In an elegant gesture, Ukrainian President Volodymyr Zelensky ceded his delegation’s seats at the Jerusalem event to Holocaust survivors, few of whom secured invitations. Space was so tight at Yad Vashem, and so many personalities had to be accommodated, that only 30 out of the 780 seats at the ceremony were reserved for those who had endured the horrors of the death camps.
“Israel comes off as a miserable failure,” Aderet lamented, “prepared to bend history for any immediate domestic interest.”
He noted that in recent years, Poland’s right-wing populist government has indulged in its own revisionism, even passing a law criminalizing any comment implying Polish collaboration with the Nazi final solution, such as the term “Polish death camp” instead of a Nazi death camp in occupied Poland.
Putin’s tactic is to suggest that he and those he supports, especially separatists in Ukraine, are still fighting the old fight against modern fascists and Nazis. And on Monday, Putin boycotted the ceremony at Auschwitz, where Lauder and Duda are the hosts.
Rivlin’s first act upon landing there was to lay a wreath at a memorial to Witold Pilecki, a Polish hero who, as a leader of the anti-Nazi underground, volunteered to be imprisoned at Auschwitz and gather intelligence, which he transmitted to the west.
Then, expressing sorrow that Polish-Israeli ties have been harmed in the past by “political intervention in questions of history,” Rivlin attempted to repair some of the wounds opened by the week’s jamboree of remembrances.
“We remember that Poland and the Polish people are victims of the Second World War,” he said, in formal remarks.

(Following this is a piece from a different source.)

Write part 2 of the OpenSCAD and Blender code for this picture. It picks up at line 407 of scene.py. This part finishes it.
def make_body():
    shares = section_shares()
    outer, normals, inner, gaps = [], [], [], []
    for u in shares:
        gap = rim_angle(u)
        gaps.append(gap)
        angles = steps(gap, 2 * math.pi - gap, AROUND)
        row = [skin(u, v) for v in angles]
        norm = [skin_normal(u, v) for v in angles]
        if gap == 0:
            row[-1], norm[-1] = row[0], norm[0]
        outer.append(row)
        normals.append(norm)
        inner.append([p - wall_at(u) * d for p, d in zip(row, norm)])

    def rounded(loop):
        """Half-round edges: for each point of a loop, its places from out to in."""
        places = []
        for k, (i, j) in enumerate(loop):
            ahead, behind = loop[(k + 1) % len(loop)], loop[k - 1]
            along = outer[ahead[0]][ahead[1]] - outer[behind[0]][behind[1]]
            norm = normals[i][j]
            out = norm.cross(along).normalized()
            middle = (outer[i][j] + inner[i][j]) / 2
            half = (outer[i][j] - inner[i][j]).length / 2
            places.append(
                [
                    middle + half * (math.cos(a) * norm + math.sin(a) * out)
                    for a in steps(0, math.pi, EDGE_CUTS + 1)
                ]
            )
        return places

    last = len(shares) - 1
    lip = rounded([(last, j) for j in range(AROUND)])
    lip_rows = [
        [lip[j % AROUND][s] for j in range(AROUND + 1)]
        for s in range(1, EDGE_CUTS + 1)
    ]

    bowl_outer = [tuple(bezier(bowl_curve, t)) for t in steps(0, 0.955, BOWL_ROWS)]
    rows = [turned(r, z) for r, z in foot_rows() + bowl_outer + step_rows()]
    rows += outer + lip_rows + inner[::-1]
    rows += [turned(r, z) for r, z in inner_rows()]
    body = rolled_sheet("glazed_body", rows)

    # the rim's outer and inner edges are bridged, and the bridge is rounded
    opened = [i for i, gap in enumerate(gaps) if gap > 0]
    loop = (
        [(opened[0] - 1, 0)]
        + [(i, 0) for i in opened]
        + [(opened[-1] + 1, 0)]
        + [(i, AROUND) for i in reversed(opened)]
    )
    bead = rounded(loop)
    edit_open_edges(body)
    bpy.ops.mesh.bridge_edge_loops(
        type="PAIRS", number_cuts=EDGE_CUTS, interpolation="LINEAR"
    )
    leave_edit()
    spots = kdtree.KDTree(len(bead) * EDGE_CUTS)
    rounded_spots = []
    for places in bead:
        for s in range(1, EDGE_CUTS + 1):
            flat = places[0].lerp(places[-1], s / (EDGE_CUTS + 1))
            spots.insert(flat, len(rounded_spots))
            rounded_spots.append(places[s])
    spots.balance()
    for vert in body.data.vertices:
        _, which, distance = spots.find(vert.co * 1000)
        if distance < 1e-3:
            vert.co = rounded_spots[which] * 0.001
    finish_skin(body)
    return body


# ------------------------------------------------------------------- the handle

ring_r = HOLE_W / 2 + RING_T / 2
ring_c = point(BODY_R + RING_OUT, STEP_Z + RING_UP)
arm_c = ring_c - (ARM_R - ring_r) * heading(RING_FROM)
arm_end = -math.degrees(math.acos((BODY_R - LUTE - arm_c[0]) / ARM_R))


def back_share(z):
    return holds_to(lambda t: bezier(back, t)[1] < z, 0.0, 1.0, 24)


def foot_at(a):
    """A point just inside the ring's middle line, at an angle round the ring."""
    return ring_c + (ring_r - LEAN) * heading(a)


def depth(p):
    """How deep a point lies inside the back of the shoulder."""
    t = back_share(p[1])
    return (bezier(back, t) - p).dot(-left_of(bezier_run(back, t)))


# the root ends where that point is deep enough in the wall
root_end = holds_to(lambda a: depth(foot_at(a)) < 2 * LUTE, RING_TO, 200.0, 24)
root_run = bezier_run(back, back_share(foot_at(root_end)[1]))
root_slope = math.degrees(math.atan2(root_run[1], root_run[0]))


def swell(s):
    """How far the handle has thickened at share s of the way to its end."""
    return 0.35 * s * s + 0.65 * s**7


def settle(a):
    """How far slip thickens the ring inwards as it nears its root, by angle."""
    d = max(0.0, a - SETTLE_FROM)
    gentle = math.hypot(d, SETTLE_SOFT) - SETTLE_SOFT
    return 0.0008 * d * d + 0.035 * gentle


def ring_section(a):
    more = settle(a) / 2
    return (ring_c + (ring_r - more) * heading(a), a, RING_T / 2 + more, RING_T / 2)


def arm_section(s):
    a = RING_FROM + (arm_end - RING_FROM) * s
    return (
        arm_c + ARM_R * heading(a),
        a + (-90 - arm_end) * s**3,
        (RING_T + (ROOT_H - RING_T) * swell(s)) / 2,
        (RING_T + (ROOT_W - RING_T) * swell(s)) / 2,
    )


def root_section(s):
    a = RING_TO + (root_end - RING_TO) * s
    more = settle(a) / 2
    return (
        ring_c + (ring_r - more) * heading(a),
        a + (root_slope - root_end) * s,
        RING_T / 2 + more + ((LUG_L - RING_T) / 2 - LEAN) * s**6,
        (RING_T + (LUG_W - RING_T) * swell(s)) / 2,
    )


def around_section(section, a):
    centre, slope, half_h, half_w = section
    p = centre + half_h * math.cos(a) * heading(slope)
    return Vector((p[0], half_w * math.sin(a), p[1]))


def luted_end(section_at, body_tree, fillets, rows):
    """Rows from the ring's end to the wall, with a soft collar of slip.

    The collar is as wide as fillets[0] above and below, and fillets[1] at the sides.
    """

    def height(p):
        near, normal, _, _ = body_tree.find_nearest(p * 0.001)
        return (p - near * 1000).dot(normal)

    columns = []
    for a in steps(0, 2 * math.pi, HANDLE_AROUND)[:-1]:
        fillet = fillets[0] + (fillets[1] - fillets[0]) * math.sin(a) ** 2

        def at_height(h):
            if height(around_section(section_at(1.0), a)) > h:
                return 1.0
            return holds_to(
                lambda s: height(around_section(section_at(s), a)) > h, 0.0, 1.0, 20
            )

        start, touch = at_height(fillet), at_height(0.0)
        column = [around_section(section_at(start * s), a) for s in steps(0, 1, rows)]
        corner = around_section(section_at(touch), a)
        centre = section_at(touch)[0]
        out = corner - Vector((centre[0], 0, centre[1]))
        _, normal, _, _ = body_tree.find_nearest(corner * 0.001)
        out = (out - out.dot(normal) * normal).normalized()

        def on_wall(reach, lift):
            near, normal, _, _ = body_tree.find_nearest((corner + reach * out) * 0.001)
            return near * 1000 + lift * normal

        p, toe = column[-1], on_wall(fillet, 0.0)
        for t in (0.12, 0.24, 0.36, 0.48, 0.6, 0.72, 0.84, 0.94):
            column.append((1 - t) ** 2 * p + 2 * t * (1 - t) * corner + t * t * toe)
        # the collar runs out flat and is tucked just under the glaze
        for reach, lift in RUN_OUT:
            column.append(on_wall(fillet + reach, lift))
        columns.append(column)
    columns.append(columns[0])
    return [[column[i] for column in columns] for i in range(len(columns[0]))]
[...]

Israel, he said, remembers that “over one million Jews were exterminated at Auschwitz,” and that “Nazi Germany initiated, planned and implemented the genocide of the Jewish people in Poland… and takes full responsibility for its actions.”

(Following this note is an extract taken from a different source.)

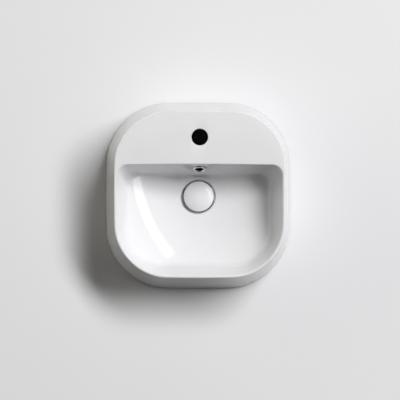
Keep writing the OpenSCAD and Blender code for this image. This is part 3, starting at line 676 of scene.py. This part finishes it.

“We remember that during the war the Polish people fought with courage and strength against Nazi Germany. But we also remember that many Poles stood by and even assisted in the murder of Jews.”
The diplomatic statement, acknowledging both Poland’s truth and the truth of Europe’s Jews, is typical of Rivlin, a fellow member of Netanyahu’s nationalist Likud party who has spent a significant part of his presidency mitigating damage caused by the prime minister’s headstrong determination to hold onto power.
On Monday, Netanyahu was in Washington, D.C., with his great political ally President Donald Trump, who has promised to settle the long, painful Israeli-Palestinian dispute by unveiling “the deal of the century,” which most analysts believe will die aborning.
At the very moment that Netanyahu tweeted on Monday that he was “At the White House. Making History. Keeping Israel safe,” Rivlin made his way along rows of about 200 Holocaust survivors who attended the commemoration at Auschwitz, slowly shaking hands, exchanging words with each of them, and finally marching with other world leaders on the dark path the Nazis forced on the Jews.